- Description of the task:
List, from the lines below, each one with "joints" in it.
»»
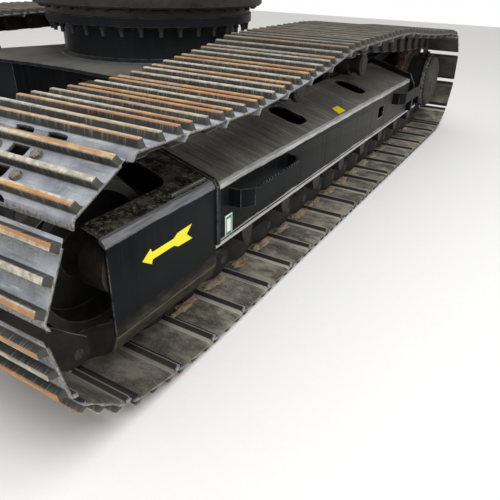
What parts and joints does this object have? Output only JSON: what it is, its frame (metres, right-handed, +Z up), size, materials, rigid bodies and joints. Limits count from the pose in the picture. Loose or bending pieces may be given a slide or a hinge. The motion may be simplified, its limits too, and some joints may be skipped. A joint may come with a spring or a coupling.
{
  "type": "crawler excavator undercarriage",
  "caption": "Tracked undercarriage of an excavator: two crawlers with shoes, rollers, idlers and final drives, joined by a car body with a turning slewing ring.",
  "frame": {"origin": "on the ground under the slewing axis", "axes": "+X forward (the idler end), +Y to the machine's left, +Z up"},
  "size_m": [4.7718, 3.29, 1.166],
  "materials": {
    "frame_paint": "semi-gloss black paint, streaked and worn at its edges",
    "dusty_paint": "dark paint under grey-brown dust",
    "ring_paint": "gloss dark grey paint",
    "ring_steel": "dark, oily machined steel",
    "cast_dark": "dark casting with dry dirt",
    "worn_steel": "worn running steel with rust",
    "shoe_steel": "blue-grey worn shoes, orange rust on the bars"
  },
  "bodies": {
    "chassis": {"car_body": "dusty_paint", "car_deck": "dusty_paint", "car_floor": "dusty_paint", "bay_plates": "frame_paint", "belly_cover": "frame_paint", "ring_pedestal": "ring_paint", "ring_flange": "ring_paint", "fixed_race": "ring_steel", "swivel_barrel": "cast_dark", "side_frame_left": "frame_paint", "side_frame_right": "frame_paint", "end_collars_left": "frame_paint", "end_collars_right": "frame_paint", "idler_box_left": "frame_paint", "idler_box_right": "frame_paint", "idler_left": "worn_steel", "idler_right": "worn_steel", "idler_yoke_left": "cast_dark", "idler_yoke_right": "cast_dark", "sprocket_left": "worn_steel", "sprocket_right": "worn_steel", "final_drive_left": "frame_paint", "final_drive_right": "frame_paint", "drive_mount_left": "frame_paint", "drive_mount_right": "frame_paint", "travel_motor_left": "cast_dark", "travel_motor_right": "cast_dark", "motor_guard_left": "frame_paint", "motor_guard_right": "frame_paint", "carrier_rollers_left": "cast_dark", "carrier_rollers_right": "cast_dark", "carrier_brackets_left": "frame_paint", "carrier_brackets_right": "frame_paint", "track_rollers_left": "cast_dark", "track_rollers_right": "cast_dark", "track_guides_left": "frame_paint", "track_guides_right": "frame_paint", "steps_left": "frame_paint", "steps_right": "frame_paint", "track_left": "shoe_steel", "track_right": "shoe_steel"},
    "turntable": {"rotating_race": "ring_steel", "swivel_rotor": "cast_dark"}
  },
  "joints": [
    {"name": "slew", "type": "hinge", "parent": "chassis", "child": "turntable", "pos_m": [0, 0, 1.1], "axis": [0, 0, 1], "continuous": true}
  ]
}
««
- Final result:
What parts and joints does this object have? Output only JSON: what it is, its frame (metres, right-handed, +Z up), size, materials, rigid bodies and joints. Limits count from the pose in the picture. Loose or bending pieces may be given a slide or a hinge. The motion may be simplified, its limits too, and some joints may be skipped. A joint may come with a spring or a coupling.
  "joints": [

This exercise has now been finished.